YOUR INSTRUCTIONS:
Extract, unchanged, every line from the top of the material below through the line with "low round foot.", and no more.

INFORMATION SHOWN:
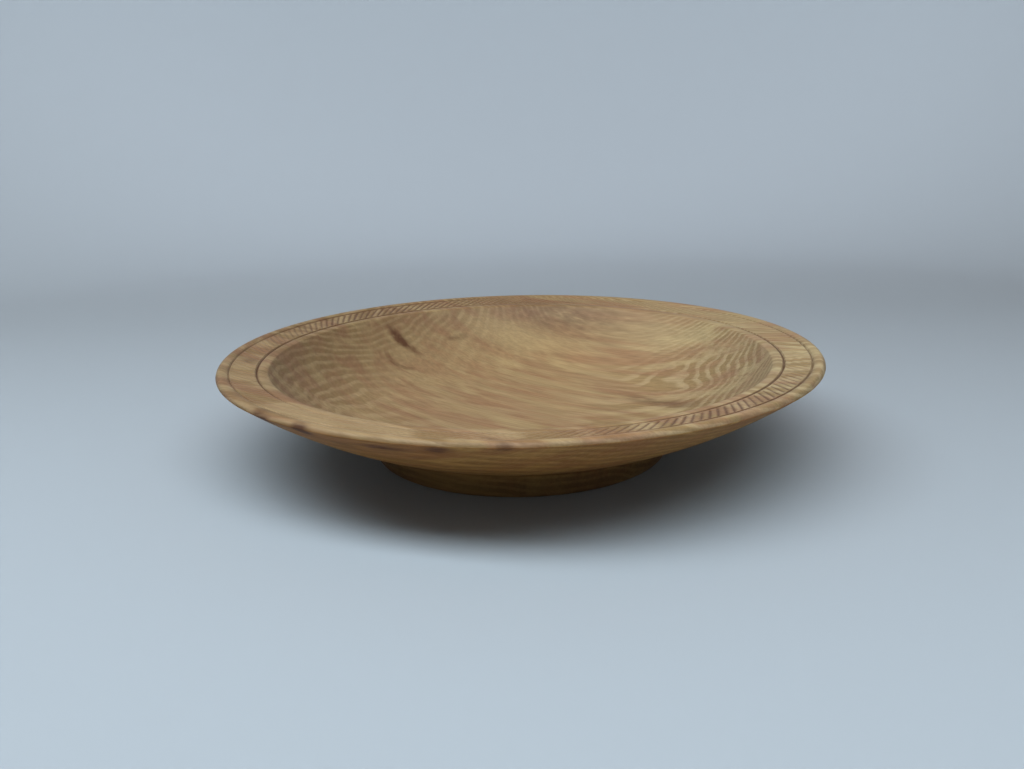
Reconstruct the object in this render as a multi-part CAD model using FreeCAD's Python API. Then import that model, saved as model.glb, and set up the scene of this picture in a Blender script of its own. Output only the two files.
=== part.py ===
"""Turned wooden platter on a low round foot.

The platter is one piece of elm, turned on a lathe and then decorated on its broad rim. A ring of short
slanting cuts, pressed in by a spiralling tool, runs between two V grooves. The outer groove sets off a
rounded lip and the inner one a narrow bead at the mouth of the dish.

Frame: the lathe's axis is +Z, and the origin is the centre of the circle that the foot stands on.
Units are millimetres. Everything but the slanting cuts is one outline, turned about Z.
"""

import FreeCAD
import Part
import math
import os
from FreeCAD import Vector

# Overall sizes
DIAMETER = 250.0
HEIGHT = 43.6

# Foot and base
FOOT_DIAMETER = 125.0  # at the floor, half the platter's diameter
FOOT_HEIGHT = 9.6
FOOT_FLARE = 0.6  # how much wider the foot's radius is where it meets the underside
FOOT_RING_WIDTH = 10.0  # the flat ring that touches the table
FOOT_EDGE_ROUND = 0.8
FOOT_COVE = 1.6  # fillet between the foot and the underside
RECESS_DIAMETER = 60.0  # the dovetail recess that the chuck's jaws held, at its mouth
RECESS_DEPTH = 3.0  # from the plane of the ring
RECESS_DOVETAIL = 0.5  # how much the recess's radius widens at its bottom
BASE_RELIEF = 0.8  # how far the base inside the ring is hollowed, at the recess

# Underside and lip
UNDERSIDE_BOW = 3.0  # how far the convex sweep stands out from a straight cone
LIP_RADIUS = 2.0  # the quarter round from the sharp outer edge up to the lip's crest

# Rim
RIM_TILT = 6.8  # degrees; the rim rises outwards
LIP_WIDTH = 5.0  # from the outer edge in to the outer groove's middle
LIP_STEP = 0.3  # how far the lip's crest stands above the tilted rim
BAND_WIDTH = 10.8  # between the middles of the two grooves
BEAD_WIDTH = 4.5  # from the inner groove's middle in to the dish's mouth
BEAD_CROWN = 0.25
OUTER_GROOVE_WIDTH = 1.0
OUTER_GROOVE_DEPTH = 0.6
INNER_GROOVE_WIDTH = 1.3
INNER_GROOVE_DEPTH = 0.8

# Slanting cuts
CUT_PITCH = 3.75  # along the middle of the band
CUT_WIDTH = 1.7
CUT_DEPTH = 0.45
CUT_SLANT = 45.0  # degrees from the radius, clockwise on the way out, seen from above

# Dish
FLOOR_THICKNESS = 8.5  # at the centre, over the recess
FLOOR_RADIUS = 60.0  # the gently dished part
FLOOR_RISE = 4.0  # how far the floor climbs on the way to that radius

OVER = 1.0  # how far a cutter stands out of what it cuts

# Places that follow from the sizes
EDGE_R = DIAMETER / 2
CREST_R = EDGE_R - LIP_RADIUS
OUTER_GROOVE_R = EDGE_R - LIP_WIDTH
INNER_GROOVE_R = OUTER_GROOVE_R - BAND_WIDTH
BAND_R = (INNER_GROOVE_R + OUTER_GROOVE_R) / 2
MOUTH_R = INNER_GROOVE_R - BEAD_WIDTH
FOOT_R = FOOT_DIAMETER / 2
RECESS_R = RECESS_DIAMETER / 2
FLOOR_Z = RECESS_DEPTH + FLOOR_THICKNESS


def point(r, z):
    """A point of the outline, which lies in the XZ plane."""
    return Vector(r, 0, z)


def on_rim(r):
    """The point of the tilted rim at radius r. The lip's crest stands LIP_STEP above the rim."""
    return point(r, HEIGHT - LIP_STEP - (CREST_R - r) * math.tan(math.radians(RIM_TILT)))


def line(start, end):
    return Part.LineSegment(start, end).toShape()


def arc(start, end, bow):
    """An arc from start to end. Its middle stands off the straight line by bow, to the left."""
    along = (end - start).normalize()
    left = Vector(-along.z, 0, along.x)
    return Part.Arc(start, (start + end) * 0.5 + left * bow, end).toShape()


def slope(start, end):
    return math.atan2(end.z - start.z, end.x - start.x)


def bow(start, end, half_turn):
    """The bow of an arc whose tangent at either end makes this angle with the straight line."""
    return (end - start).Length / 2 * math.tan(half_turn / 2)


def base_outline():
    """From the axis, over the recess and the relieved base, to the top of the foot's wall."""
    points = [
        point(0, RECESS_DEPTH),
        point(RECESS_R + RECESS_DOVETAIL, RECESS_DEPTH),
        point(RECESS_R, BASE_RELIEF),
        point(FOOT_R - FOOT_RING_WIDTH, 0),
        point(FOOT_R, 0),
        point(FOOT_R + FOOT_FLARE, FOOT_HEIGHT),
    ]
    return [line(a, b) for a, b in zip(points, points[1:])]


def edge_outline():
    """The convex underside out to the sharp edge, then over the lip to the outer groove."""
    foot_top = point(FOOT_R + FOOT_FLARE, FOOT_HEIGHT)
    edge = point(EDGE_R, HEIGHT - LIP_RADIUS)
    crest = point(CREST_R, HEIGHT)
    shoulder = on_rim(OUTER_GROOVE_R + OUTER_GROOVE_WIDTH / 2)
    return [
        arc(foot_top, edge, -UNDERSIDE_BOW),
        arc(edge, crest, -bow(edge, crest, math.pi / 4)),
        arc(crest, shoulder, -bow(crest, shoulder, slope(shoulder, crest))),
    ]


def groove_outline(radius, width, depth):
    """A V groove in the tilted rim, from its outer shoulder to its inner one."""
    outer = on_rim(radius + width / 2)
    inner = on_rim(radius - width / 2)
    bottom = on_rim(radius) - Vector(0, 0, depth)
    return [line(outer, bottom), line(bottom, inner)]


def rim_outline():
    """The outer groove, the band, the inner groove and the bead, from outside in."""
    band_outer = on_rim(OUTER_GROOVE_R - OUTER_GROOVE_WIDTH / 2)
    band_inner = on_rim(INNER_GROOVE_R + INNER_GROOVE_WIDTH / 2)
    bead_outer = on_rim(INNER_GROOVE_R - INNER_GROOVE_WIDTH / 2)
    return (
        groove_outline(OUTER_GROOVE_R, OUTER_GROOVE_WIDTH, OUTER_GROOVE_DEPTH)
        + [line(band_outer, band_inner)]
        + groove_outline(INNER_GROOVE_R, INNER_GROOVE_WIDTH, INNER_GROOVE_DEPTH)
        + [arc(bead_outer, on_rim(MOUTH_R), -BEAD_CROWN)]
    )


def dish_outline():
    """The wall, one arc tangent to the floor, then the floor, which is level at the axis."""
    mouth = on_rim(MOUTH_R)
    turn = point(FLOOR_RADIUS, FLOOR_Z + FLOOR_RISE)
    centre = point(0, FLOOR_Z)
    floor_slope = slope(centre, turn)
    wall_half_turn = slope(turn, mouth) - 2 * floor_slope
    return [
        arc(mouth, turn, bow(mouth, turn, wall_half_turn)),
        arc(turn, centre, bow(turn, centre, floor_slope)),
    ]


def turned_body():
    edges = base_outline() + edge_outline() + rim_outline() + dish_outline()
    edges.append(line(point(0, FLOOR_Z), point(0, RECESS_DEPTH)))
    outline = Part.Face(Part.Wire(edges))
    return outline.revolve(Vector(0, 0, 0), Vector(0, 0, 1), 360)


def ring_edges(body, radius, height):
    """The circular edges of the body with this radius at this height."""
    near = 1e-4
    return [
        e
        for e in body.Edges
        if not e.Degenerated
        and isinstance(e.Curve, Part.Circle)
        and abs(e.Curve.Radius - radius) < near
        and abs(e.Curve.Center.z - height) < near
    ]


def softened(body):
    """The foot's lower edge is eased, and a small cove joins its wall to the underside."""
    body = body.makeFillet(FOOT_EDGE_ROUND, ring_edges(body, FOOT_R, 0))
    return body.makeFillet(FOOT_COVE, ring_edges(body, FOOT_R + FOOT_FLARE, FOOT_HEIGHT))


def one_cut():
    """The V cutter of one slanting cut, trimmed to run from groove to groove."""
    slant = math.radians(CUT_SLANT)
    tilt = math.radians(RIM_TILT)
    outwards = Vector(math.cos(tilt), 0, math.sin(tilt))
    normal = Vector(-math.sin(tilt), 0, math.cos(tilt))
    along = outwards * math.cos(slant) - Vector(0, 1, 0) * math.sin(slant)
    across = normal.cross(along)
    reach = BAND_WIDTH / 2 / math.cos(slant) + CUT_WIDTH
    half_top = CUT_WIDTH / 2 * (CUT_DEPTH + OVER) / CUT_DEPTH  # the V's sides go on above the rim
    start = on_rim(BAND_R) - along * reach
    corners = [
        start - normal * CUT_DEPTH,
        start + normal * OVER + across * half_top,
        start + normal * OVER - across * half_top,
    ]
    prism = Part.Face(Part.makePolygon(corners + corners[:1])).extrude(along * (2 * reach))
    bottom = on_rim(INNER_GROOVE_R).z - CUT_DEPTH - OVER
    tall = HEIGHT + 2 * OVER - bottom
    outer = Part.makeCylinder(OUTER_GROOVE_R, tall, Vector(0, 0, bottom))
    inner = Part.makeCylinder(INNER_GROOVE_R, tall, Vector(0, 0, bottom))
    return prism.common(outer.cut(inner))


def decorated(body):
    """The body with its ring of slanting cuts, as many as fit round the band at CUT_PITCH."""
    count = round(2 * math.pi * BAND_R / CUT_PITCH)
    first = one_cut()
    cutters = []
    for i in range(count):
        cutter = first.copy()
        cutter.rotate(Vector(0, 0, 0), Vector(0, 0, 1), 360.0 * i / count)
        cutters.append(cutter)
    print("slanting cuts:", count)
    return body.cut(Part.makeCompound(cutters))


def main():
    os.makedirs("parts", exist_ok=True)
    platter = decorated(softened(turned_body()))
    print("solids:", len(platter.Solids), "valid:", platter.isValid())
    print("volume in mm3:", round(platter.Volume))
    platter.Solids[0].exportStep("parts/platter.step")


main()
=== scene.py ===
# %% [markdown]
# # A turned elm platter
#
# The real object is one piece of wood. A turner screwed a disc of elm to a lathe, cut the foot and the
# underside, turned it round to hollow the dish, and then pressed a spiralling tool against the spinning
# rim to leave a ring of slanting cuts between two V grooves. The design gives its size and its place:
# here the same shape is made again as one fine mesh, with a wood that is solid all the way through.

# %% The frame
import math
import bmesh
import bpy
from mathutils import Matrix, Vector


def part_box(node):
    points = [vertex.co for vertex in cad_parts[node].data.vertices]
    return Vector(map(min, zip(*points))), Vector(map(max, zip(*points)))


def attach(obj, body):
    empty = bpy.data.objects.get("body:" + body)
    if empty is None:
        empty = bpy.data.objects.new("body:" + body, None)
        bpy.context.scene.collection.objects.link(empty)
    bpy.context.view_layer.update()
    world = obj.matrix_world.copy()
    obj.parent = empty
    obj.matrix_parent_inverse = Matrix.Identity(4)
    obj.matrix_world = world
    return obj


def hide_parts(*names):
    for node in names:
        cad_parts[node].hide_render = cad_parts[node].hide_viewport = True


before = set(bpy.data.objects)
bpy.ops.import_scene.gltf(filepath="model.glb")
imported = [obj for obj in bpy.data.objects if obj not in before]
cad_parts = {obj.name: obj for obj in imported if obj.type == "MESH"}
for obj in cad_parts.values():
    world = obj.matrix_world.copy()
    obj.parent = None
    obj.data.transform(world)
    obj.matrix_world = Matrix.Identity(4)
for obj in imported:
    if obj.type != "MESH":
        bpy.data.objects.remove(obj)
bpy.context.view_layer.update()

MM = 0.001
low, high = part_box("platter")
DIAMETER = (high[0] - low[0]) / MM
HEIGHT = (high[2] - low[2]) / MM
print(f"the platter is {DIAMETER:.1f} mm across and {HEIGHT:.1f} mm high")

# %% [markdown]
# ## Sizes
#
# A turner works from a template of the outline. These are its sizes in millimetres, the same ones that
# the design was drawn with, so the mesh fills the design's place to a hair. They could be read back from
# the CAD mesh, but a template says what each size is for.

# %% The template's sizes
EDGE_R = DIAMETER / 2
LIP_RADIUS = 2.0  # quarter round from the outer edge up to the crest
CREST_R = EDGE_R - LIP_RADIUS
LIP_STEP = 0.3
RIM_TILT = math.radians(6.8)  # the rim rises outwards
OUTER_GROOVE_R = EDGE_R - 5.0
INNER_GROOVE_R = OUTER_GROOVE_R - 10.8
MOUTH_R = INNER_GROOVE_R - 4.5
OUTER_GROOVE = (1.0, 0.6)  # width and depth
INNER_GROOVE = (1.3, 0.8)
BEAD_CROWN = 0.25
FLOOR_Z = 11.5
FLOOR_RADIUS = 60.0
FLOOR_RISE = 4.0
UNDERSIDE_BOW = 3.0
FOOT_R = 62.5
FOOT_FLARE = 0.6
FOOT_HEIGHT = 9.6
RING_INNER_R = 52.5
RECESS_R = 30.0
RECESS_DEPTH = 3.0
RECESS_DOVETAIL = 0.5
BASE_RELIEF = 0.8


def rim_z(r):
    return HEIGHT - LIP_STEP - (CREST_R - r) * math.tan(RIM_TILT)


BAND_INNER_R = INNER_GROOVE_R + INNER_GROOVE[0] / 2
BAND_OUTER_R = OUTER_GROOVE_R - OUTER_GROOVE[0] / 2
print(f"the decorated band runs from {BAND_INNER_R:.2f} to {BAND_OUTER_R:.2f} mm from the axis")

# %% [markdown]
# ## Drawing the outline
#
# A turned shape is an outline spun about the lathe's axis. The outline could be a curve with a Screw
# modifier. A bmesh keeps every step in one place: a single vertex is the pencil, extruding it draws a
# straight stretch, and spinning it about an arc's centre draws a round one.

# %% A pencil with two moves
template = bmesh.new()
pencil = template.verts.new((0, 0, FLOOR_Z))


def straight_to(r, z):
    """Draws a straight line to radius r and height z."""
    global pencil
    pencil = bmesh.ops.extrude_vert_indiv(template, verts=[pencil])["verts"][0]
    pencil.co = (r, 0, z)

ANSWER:
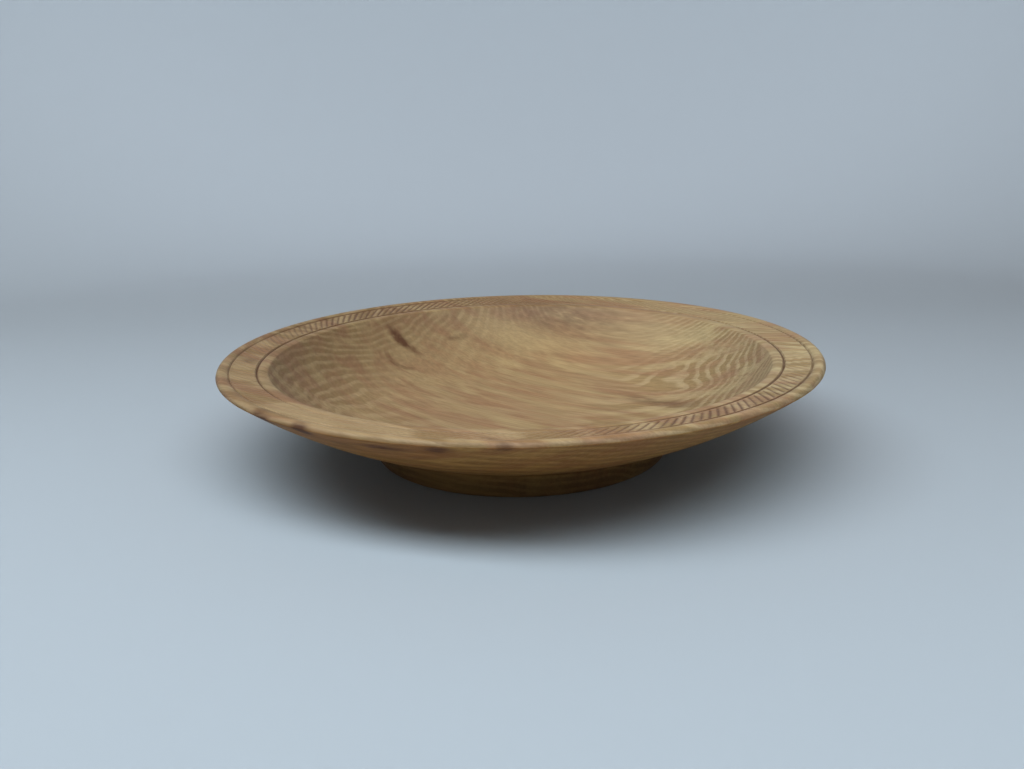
Reconstruct the object in this render as a multi-part CAD model using FreeCAD's Python API. Then import that model, saved as model.glb, and set up the scene of this picture in a Blender script of its own. Output only the two files.
=== part.py ===
"""Turned wooden platter on a low round foot.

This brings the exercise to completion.